The heart of predicting the behavior of a system at equilibrium lies in the equilibrium constant expression. This mathematical relationship, denoted by Kc for concentrations or Kp for partial pressures, is defined for a reversible reaction at a given temperature. It is a ratio of the concentration of products over the concentration of reactants, each raised to the power of their stoichiometric coefficients.For a generic reaction where \( aA + bB \leftrightarrow cC + dD \), the equilibrium constant expression in terms of concentration (Kc) is written as:\[ K_c = \frac{{[C]^c[D]^d}}{{[A]^a[B]^b}} \]Here, the square brackets denote the concentration of each species, and the letters a, b, c, and d represent their coefficients in the balanced chemical equation. The expression tells us that, at equilibrium, there is a fixed ratio between the concentration of products and reactants, provided the temperature remains constant.

Stoichiometry

Stoichiometry plays a vital role in finding equilibrium concentrations. It is the part of chemistry that involves quantities and relationships between reactants and products in a chemical reaction. With stoichiometry, we can predict how much product will form from a given amount of reactant, or vice versa, which is crucial when setting up our equilibrium constant expressions.
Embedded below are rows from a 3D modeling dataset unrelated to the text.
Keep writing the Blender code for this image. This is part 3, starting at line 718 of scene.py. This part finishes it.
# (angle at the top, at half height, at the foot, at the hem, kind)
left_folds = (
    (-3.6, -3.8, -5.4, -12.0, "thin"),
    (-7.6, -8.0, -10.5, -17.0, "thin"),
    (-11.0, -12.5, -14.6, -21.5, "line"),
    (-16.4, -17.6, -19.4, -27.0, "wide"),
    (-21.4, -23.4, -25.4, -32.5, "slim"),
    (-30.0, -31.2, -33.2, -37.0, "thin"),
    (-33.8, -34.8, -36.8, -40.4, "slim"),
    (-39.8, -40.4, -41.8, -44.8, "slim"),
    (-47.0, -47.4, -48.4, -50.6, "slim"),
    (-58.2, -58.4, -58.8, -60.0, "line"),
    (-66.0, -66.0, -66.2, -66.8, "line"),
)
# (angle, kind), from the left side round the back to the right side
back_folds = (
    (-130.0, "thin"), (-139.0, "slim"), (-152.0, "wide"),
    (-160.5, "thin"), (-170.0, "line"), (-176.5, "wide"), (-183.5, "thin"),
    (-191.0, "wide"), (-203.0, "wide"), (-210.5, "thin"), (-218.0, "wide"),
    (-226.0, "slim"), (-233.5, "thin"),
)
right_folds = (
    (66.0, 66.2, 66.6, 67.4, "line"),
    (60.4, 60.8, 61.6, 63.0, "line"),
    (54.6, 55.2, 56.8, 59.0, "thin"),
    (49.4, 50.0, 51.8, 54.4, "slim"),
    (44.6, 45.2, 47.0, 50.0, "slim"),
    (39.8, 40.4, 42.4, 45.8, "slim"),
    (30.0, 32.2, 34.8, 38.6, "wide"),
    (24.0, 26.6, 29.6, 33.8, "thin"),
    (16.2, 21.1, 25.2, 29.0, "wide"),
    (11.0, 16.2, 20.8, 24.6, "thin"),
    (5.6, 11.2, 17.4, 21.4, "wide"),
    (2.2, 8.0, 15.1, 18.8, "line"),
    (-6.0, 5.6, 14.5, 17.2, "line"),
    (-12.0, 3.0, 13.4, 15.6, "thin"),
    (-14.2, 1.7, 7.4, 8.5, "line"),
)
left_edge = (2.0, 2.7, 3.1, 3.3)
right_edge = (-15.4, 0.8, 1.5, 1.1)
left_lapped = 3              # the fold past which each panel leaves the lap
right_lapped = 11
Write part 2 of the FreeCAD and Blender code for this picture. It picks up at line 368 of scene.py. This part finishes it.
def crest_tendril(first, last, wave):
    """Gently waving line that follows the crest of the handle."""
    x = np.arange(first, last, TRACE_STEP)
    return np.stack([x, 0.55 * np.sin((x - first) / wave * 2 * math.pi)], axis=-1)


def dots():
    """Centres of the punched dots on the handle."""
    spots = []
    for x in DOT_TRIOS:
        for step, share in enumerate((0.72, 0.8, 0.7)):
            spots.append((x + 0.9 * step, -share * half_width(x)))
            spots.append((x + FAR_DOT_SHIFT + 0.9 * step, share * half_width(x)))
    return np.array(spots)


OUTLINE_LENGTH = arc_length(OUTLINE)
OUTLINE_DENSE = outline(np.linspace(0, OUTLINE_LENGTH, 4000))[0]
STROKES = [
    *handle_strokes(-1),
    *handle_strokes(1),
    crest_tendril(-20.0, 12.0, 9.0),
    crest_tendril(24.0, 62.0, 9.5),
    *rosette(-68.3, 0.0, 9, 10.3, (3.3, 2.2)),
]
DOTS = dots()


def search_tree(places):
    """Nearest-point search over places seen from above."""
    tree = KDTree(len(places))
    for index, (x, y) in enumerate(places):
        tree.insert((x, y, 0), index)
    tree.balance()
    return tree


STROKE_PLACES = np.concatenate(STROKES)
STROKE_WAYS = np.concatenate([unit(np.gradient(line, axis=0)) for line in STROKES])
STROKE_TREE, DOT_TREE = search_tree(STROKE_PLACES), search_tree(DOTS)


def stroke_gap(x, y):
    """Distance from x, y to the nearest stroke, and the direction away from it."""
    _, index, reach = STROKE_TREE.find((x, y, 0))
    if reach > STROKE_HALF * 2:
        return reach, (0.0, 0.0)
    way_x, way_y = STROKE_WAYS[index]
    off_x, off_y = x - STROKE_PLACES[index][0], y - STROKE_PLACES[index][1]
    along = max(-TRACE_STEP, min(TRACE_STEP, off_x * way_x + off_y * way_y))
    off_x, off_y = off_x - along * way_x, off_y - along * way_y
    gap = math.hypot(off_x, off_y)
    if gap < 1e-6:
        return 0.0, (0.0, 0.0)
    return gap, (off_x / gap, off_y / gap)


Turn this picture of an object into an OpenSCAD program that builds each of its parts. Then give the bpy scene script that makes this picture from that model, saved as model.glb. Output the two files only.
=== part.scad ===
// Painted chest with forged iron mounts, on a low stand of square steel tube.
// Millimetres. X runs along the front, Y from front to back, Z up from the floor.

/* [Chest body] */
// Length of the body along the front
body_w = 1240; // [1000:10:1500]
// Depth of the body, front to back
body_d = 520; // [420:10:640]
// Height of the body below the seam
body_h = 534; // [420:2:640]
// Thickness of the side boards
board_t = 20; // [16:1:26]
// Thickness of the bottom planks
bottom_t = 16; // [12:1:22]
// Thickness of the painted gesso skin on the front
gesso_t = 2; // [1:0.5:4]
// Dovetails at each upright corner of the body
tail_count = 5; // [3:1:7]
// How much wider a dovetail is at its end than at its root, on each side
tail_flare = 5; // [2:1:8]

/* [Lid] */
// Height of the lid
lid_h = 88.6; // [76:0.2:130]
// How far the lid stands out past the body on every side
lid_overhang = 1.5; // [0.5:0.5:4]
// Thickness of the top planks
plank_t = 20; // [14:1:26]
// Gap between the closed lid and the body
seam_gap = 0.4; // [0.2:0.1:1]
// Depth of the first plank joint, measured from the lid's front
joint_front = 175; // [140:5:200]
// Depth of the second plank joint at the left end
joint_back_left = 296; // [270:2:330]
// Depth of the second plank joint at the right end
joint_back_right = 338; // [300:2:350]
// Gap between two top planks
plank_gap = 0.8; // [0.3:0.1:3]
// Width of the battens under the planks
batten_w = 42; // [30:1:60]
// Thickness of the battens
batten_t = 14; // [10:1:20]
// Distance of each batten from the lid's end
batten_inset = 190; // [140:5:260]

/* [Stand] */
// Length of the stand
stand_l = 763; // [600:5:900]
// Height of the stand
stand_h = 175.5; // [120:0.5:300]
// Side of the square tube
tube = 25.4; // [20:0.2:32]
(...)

Balance the Equilibrium Equation

Stoichiometry requires balancing the chemical equation to ensure the law of conservation of mass is satisfied. Once the equation is balanced, we can understand the ratios in which reactants interact and products are formed. These ratios are essential in determining the change in concentration of reactants and products as they approach equilibrium.

Equilibrium Concentrations

Calculating equilibrium concentrations is about finding the final amounts of reactants and products when the system has reached chemical equilibrium. To do this, we start by listing the initial concentrations of each substance involved in the reaction. Next, we predict the changes in concentration that will take place as the system reaches equilibrium, often represented using a variable like 'x'.To illustrate, if the initial concentration of a reactant decreases by 'x', the concentration of a product formed will generally increase by a corresponding stoichiometric amount. The 'x' represents the extent of the reaction and helps us write equilibrium concentrations in relation to the initial amounts and the stoichiometric ratios of the balanced equation.

Le Chatelier's Principle

Le Chatelier's principle is key to predicting how a system at equilibrium will respond to changes in conditions. This principle states that if an external change is applied to a system at equilibrium, the system will adjust in a way that counteracts the change. It is a qualitative tool that helps us understand the direction in which the equilibrium will shift in response to changes in concentration, pressure, volume, or temperature.For example, adding more reactant will typically cause the equilibrium to shift towards producing more product to reduce the reactant concentration. Conversely, removing product will often cause the system to produce more product to replace what was removed. Temperature changes can also affect the equilibrium position, as exothermic and endothermic reactions respond differently to temperature increases or decreases. Understanding Le Chatelier's principle allows us to manipulate conditions to favor the production of desired products in chemical reactions.